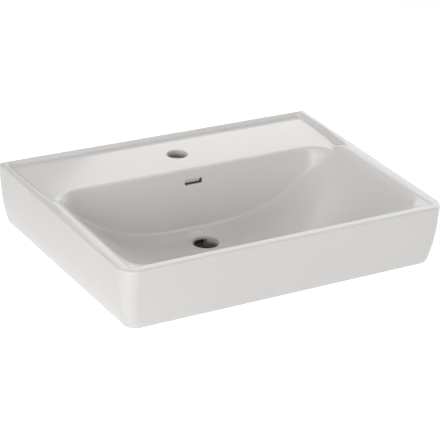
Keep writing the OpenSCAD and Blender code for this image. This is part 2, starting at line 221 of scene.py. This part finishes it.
def loft(name, rings, hollow=False):
    """A sheet of quads rolled round a list of closed rings, its seam merged and its ends shut.
    A hollow one joins its last ring to its first."""
    rings = [list(ring) for ring in rings] + ([rings[0]] if hollow else [])
    around = len(rings[0])
    bpy.ops.object.select_all(action="DESELECT")
    bpy.ops.mesh.primitive_grid_add(x_subdivisions=around, y_subdivisions=len(rings) - 1)
    piece = bpy.context.object
    piece.name = name
    flat = []
    for ring in rings:
        for i in range(around + 1):
            x, y, z = ring[i % around]
            flat += [x / 1000, y / 1000, (z + RIM) / 1000]
    piece.data.vertices.foreach_set("co", flat)
    piece.data.update()
    bpy.ops.object.mode_set(mode="EDIT")
    bpy.ops.mesh.select_all(action="SELECT")
    bpy.ops.mesh.remove_doubles(threshold=0.00001)
    if not hollow:
        bpy.ops.mesh.select_all(action="DESELECT")
        bpy.ops.mesh.select_mode(type="EDGE")
        bpy.ops.mesh.select_non_manifold()
        bpy.ops.mesh.edge_face_add()
        bpy.ops.mesh.select_mode(type="VERT")
    bpy.ops.mesh.select_all(action="SELECT")
    bpy.ops.mesh.normals_make_consistent(inside=False)
    bpy.ops.object.mode_set(mode="OBJECT")
    return piece


def carve(piece, tool, operation="DIFFERENCE"):
    """Cuts the tool out of the piece, or adds it, and throws the tool away."""
    bpy.ops.object.select_all(action="DESELECT")
    bpy.context.view_layer.objects.active = piece
    cut = piece.modifiers.new("cut", "BOOLEAN")
    cut.object, cut.operation, cut.solver = tool, operation, "EXACT"
    bpy.ops.object.modifier_apply(modifier=cut.name)
    bpy.data.objects.remove(tool)


# the waste's bore and the boss round it, from its mouth down and up again outside
MOUTH, CHAMFER, FILLET = 2.4, 1.5, 5
waste_floor = -MID_DEPTH - DISH_H
under_floor = waste_floor - WALL
bore = [circle(WASTE_R + MOUTH * (1 - math.sin(math.radians(a))),
               waste_floor - MOUTH * (1 - math.cos(math.radians(a)))) for a in quarter(6, 1)]
bore += [circle(WASTE_R, z) for z in (-140, -148, -156, -164)]
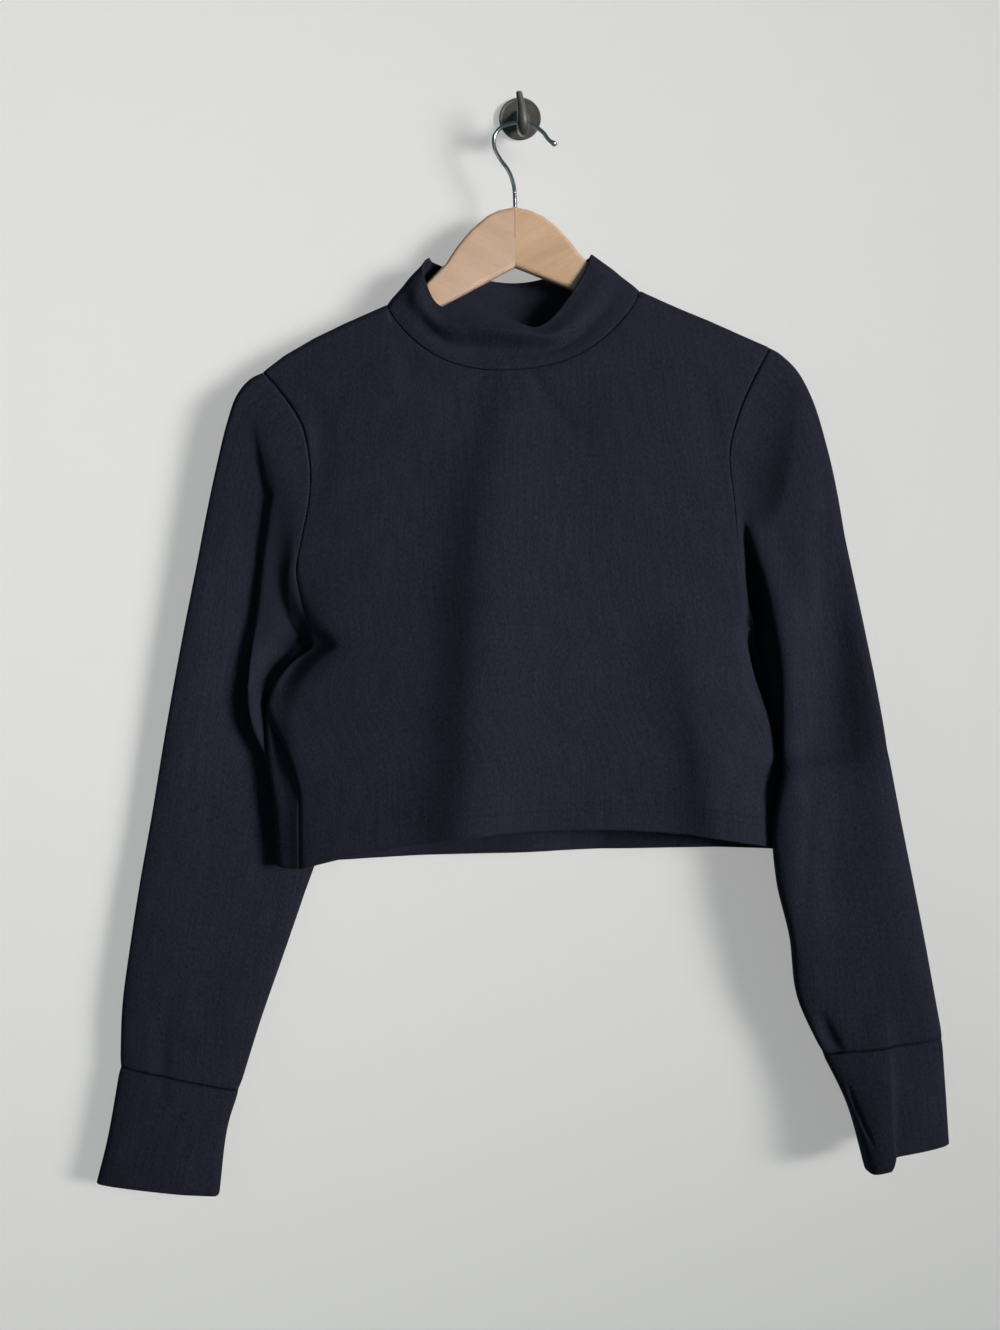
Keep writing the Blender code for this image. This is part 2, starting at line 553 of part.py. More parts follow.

☆ ☆ ☆

> _GOAL_: Copy, please, exactly the lines that start at the first line of the data and end at the line containing "return piece", both kept and no others.

> _SOLUTION TO THE PROBLEM_:
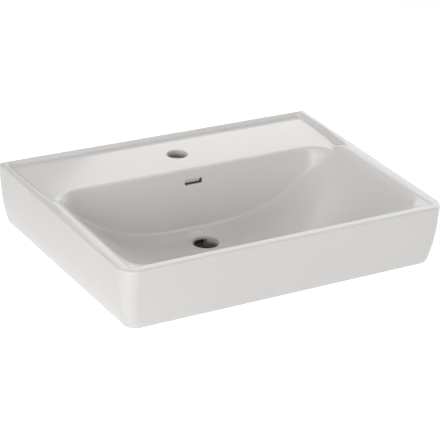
Keep writing the OpenSCAD and Blender code for this image. This is part 2, starting at line 221 of scene.py. This part finishes it.
def loft(name, rings, hollow=False):
    """A sheet of quads rolled round a list of closed rings, its seam merged and its ends shut.
    A hollow one joins its last ring to its first."""
    rings = [list(ring) for ring in rings] + ([rings[0]] if hollow else [])
    around = len(rings[0])
    bpy.ops.object.select_all(action="DESELECT")
    bpy.ops.mesh.primitive_grid_add(x_subdivisions=around, y_subdivisions=len(rings) - 1)
    piece = bpy.context.object
    piece.name = name
    flat = []
    for ring in rings:
        for i in range(around + 1):
            x, y, z = ring[i % around]
            flat += [x / 1000, y / 1000, (z + RIM) / 1000]
    piece.data.vertices.foreach_set("co", flat)
    piece.data.update()
    bpy.ops.object.mode_set(mode="EDIT")
    bpy.ops.mesh.select_all(action="SELECT")
    bpy.ops.mesh.remove_doubles(threshold=0.00001)
    if not hollow:
        bpy.ops.mesh.select_all(action="DESELECT")
        bpy.ops.mesh.select_mode(type="EDGE")
        bpy.ops.mesh.select_non_manifold()
        bpy.ops.mesh.edge_face_add()
        bpy.ops.mesh.select_mode(type="VERT")
    bpy.ops.mesh.select_all(action="SELECT")
    bpy.ops.mesh.normals_make_consistent(inside=False)
    bpy.ops.object.mode_set(mode="OBJECT")
    return piece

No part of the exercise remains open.